As I finished my sermon for Sunday at the UU Church of Barnstable, I was reminded of this post I wrote on Whole Life Gardening a few years ago. It’s a long overdue thank you note.
Yesterday I was reminded that sending you a note of appreciation is long overdue. Your presence in my life has been so constant and meaningful that it’s difficult to know where to start.
When I was a child you welcomed me completely. You let me pick your flowers, be embraced by the limbs of your trees, and offered me glimpses into a thousand natural wonders. By the way, I’m sorry I squashed your yew berries and then mixed in the ants that were attracted to them. I thought the ants were icky and killing them made me feel powerful; I was just a kid, and didn’t know better.
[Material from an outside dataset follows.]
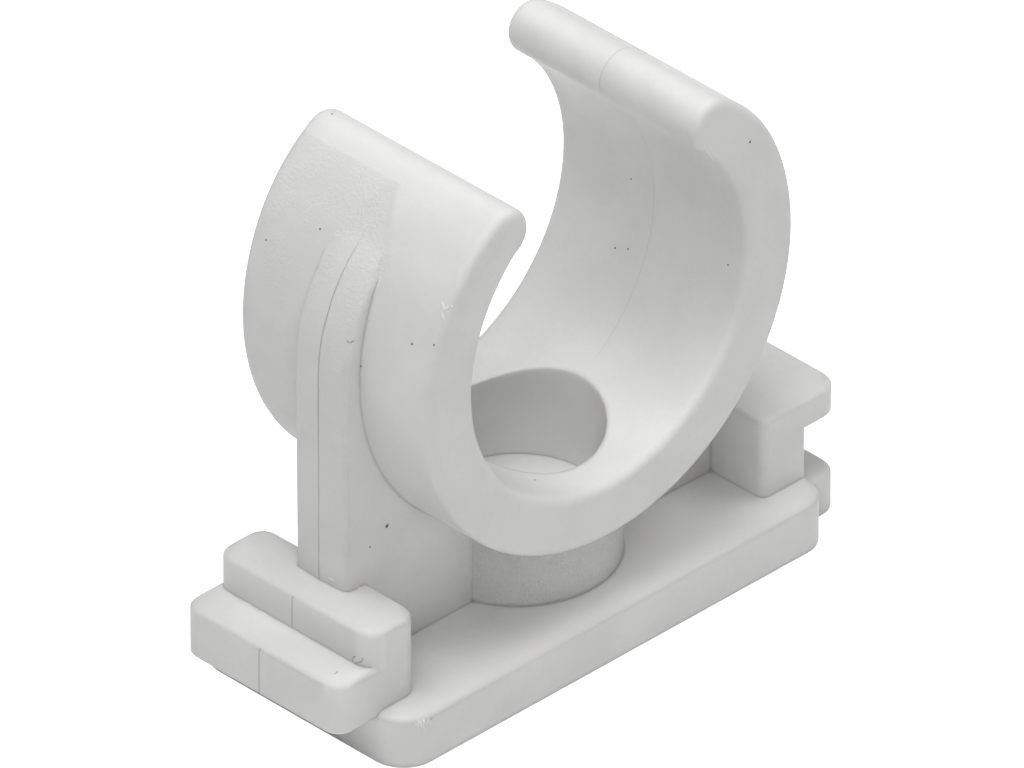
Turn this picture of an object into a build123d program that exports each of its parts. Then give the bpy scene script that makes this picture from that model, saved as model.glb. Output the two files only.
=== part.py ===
"""Snap-in pipe clip for a 20 mm pipe, moulded in one piece.

An open ring grips the pipe. A central web carries the ring at both sides, and a hollow boss under
it takes the screw. The foot is a flat plate with a tongue at one end and a groove at the other, so
that clips slide together in a row. The mould parts at the plane y = 0, and the web tapers away
from it.

Millimetres, +Z up, +X towards the grooved end, the pipe along Y. The origin is on the screw's axis,
in the face that lies against the wall.
"""
import os
from math import acos, atan2, cos, degrees, radians, sin

from build123d import *

# Pipe seat
pipe_diameter = 20.0
ring_wall = 3.35
ring_length = 14.1
ring_height = 20.4
ring_edge = 0.55
lip_radius = 1.5
lip_angle = 49.2
lip_inset = 0.42
lip_blend = 3.0
lip_shoulder = 10.0

# Foot plate
foot_left = 16.05
foot_right = 15.6
foot_width = 15.7
foot_thickness = 3.0
foot_corner = 2.0
foot_edge = 0.3

# Web
web_thickness = 3.9
web_reach = 14.45
web_shoulder = 9.8
web_wrap = 60.0
web_edge = 0.28
web_draft = 3.0

# Screw boss
boss_diameter = 11.1
head_hole_diameter = 9.3
head_hole_floor = 5.8
screw_hole_diameter = 4.6

# End blocks
block_width = 11.7
block_top = 7.8
block_edge = 0.28
tongue_block_inner = 12.8
tongue_block_outer = 16.4
tongue_block_corner = 1.2
tongue_reach = 18.8
tongue_thickness = 3.2
tongue_play = 0.15
groove_block_inner = 12.3
groove_block_corner = 0.5
groove_wall = 15.6
groove_lip_reach = 18.2
groove_lip_corner = 1.5
lower_lip_thickness = 2.35

# Values that follow from the sizes above
bore_radius = pipe_diameter / 2
ring_radius = bore_radius + ring_wall
root_radius = bore_radius + ring_wall / 2
lip_centre_radius = ring_radius - lip_radius - lip_inset
lip_x = lip_centre_radius * cos(radians(lip_angle))
lip_z = ring_height + lip_centre_radius * sin(radians(lip_angle))
tongue_bottom = lower_lip_thickness + tongue_play
tongue_top = tongue_bottom + tongue_thickness
groove_top = tongue_top + tongue_play


def arc_beside_lip(from_pipe, from_lip):
    """Centre of an arc at the lip's lower side, and the two angles at which it joins its neighbours.

    The centre lies at the given distances from the pipe's axis and from the lip's. The first angle
    points from the pipe's axis to the centre, the second from the lip's axis to it, in degrees.
    """
    turn = acos((lip_centre_radius**2 + from_pipe**2 - from_lip**2) / (2 * lip_centre_radius * from_pipe))
    angle = lip_angle - degrees(turn)
    x = from_pipe * cos(radians(angle))
    z = ring_height + from_pipe * sin(radians(angle))
    return (x, z), angle, degrees(atan2(z - lip_z, x - lip_x))


# The lip's round end is joined to the bore by a hollow blend, and to the outside by a shoulder
blend_centre, blend_angle, blend_to_lip = arc_beside_lip(bore_radius - lip_blend, lip_radius + lip_blend)
shoulder_centre, shoulder_angle, shoulder_to_lip = arc_beside_lip(
    ring_radius - lip_shoulder, lip_shoulder - lip_radius
)
lip_start = shoulder_to_lip + 180
lip_end = blend_to_lip % 360

# The ring is a band with a true round bore, open above its two lips and rounded at both ends
with BuildPart() as ring:
    with BuildSketch(Plane.XZ):
        with BuildLine():
            CenterArc((0, ring_height), ring_radius, -90, 90 + shoulder_angle)
            CenterArc(shoulder_centre, lip_shoulder, shoulder_angle, lip_start - shoulder_angle)
            CenterArc((lip_x, lip_z), lip_radius, lip_start, lip_end - lip_start)
            CenterArc(blend_centre, lip_blend, lip_end - 180, blend_angle - lip_end + 180)
            CenterArc((0, ring_height), bore_radius, blend_angle, -90 - blend_angle)
            mirror(about=Plane.YZ)
        make_face()
    extrude(amount=ring_length / 2, both=True)
    ring_ends = ring.faces().sort_by(Axis.Y)
    fillet((ring_ends[0] + ring_ends[-1]).edges(), ring_edge)

# The web stands on the foot, runs up both flanks of the ring to its shoulders, and is drafted
# from the parting plane towards both sides
with BuildPart() as web:
    with BuildSketch(Plane.XZ):
        with BuildLine():
            Line((0, foot_thickness / 2), (web_reach, foot_thickness / 2))
            Line((web_reach, foot_thickness / 2), (web_reach, ring_height))
            flank = CenterArc((web_reach - web_shoulder, ring_height), web_shoulder, 0, web_wrap)
            Line(flank @ 1, (0, ring_height))
            mirror(about=Plane.YZ)
        make_face()
    extrude(amount=web_thickness / 2, both=True, taper=web_draft)
    web_sides = web.faces().sort_by(Axis.Y)
    chamfer((web_sides[0] + web_sides[-1]).edges(), web_edge)

# The foot plate has round corners and a broken upper edge, and a sharp lower one against the wall
with BuildPart() as foot:
    with BuildSketch():
        with Locations(((foot_right - foot_left) / 2, 0)):
            RectangleRounded(foot_left + foot_right, foot_width, foot_corner)
    extrude(amount=foot_thickness)
    chamfer(foot.faces().sort_by(Axis.Z)[-1].edges(), foot_edge)

# The tongue block stands on the left end of the foot and overhangs it
with BuildPart() as tongue_block:
    with BuildSketch(Plane.XY.offset(tongue_bottom)):
        with Locations((-(tongue_block_inner + tongue_block_outer) / 2, 0)):
            RectangleRounded(tongue_block_outer - tongue_block_inner, block_width, tongue_block_corner)
    extrude(amount=block_top - tongue_bottom)
    chamfer(tongue_block.faces().sort_by(Axis.Z)[-1].edges(), block_edge)

# The tongue reaches out of it, as thick as the next clip's groove takes
with BuildPart() as tongue:
    with BuildSketch(Plane.XY.offset(tongue_bottom)):
        with Locations((-(tongue_block_inner + tongue_reach) / 2, 0)):
            RectangleRounded(tongue_reach - tongue_block_inner, block_width, tongue_block_corner)
    extrude(amount=tongue_thickness)
    tongue_faces = tongue.faces().sort_by(Axis.Z)
    chamfer((tongue_faces[0] + tongue_faces[-1]).edges(), block_edge)

# The groove block on the right end is a wall, with a lip above the groove and one below it
with BuildPart() as groove_block:
    with BuildSketch():
        with Locations(((groove_block_inner + groove_wall) / 2, 0)):
            RectangleRounded(groove_wall - groove_block_inner, block_width, groove_block_corner)
    extrude(amount=block_top)
    chamfer(groove_block.faces().sort_by(Axis.Z)[-1].edges(), block_edge)

groove_lip_middle = (groove_block_inner + groove_block_corner + groove_lip_reach) / 2
groove_lip_length = groove_lip_reach - groove_block_inner - groove_block_corner

with BuildPart() as upper_lip:
    with BuildSketch(Plane.XY.offset(groove_top)):
        with Locations((groove_lip_middle, 0)):
            RectangleRounded(groove_lip_length, block_width, groove_lip_corner)
    extrude(amount=block_top - groove_top)
    upper_lip_faces = upper_lip.faces().sort_by(Axis.Z)
    chamfer((upper_lip_faces[0] + upper_lip_faces[-1]).edges(), block_edge)

with BuildPart() as lower_lip:
    with BuildSketch():
        with Locations((groove_lip_middle, 0)):
            RectangleRounded(groove_lip_length, block_width, groove_lip_corner)
    extrude(amount=lower_lip_thickness)
    chamfer(lower_lip.faces().sort_by(Axis.Z)[-1].edges(), block_edge)

# Everything is one moulding: the groove's floor, the bore and the holes are cut as it is joined
with BuildPart() as pipe_clip:
    add(foot.part)
    with BuildSketch(Plane.XY.offset(lower_lip_thickness)):
        with Locations((groove_wall + foot_right / 2, 0)):
            Rectangle(foot_right, block_width)
    extrude(amount=foot_thickness, mode=Mode.SUBTRACT)
    add(web.part)
    with BuildSketch():
        Circle(boss_diameter / 2)
    extrude(amount=ring_height)
    with BuildSketch(Plane.XZ):
        with Locations((0, ring_height)):
            Circle(root_radius)
    extrude(amount=foot_width / 2, both=True, mode=Mode.SUBTRACT)
    add(ring.part)
    add(tongue_block.part)
    add(tongue.part)
    add(groove_block.part)
    add(upper_lip.part)
    add(lower_lip.part)
    with BuildSketch(Plane.XY.offset(head_hole_floor)):
        Circle(head_hole_diameter / 2)
    extrude(amount=ring_height - head_hole_floor, mode=Mode.SUBTRACT)
    with BuildSketch():
        Circle(screw_hole_diameter / 2)
    extrude(amount=head_hole_floor, mode=Mode.SUBTRACT)

pipe_clip.part.label = "pipe_clip"
os.makedirs("parts", exist_ok=True)
export_step(pipe_clip.part, "parts/pipe_clip.step")
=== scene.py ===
"""Pipe clip, one injection moulding in light grey plastic, on a white floor under soft light."""
import math

import bpy
import numpy as np
from mathutils import Matrix, Vector
from mathutils.bvhtree import BVHTree


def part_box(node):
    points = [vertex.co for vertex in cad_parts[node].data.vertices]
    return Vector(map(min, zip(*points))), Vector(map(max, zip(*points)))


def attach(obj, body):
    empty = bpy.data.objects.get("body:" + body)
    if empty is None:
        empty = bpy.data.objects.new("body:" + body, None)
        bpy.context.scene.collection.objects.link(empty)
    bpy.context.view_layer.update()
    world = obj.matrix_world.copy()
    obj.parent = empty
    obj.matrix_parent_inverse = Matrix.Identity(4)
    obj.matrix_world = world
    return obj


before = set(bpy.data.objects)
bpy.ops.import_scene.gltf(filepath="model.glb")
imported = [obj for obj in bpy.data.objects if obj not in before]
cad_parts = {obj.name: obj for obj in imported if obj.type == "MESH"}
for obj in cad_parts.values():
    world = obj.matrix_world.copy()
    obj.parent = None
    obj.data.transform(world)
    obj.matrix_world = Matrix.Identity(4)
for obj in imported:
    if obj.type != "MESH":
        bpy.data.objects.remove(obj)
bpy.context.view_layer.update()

# The clip is one shot of light grey plastic from a two-part mould. The mould's cavities are spark
# eroded, which leaves a fine grain, and its parting plane at y = 0 leaves a hairline.
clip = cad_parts["pipe_clip"]
clip_low, clip_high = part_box("pipe_clip")
millimetre = 0.001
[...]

Through all of my life you’ve provided me with opportunities for discovery. I hope you know how important this is. To be able to be constantly learning is such a blessing: I’ve come to understand a deeper meaning in the term “unearthing” as knowledge grows from your ground up.
Thank you too for your continual generosity. First you encourage my creativity, and then you’re willing to do your best despite circumstances that are often far from ideal. Finally, when others admire your beauty, you’re willing to let me take the credit when we both know that the acclaim belongs to you.
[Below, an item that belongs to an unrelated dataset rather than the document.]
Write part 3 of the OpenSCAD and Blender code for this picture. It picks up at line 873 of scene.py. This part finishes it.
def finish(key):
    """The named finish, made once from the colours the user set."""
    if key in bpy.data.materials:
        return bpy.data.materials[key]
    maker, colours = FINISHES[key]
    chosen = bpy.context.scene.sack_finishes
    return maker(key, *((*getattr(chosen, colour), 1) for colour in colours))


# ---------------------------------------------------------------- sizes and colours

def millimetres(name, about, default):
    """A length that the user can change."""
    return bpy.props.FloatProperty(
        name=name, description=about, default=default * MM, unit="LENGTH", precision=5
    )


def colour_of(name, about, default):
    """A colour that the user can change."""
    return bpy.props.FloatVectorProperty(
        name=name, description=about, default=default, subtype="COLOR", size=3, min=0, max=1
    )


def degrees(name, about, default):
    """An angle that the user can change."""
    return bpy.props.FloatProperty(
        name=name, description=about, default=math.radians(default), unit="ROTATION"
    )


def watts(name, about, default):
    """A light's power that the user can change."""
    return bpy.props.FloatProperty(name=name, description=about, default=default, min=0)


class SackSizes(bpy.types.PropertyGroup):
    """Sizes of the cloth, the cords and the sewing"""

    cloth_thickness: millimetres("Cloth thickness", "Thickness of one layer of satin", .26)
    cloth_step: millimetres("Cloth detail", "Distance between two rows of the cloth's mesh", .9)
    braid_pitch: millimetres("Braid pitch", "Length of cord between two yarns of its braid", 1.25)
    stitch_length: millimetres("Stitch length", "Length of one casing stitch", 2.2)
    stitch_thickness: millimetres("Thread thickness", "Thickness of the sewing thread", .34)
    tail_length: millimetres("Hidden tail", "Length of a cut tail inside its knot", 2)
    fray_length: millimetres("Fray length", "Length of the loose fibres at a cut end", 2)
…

I could go on about the ways you provide me with good exercise, connections to other people, delicious fresh food, subjects to write or speak about, and a place to meditate, because all of that is valued. These are gifts you continually provide. Running beneath and through all of those offerings are your healing forces that I don’t understand, yet continually benefit from. You always make me feel better.
All in all, the small amount of tending I give to you seems wildly out of proportion to what you provide to me. Although the words seem completely inadequate, know that it comes from my total heart and soul when I say thank you.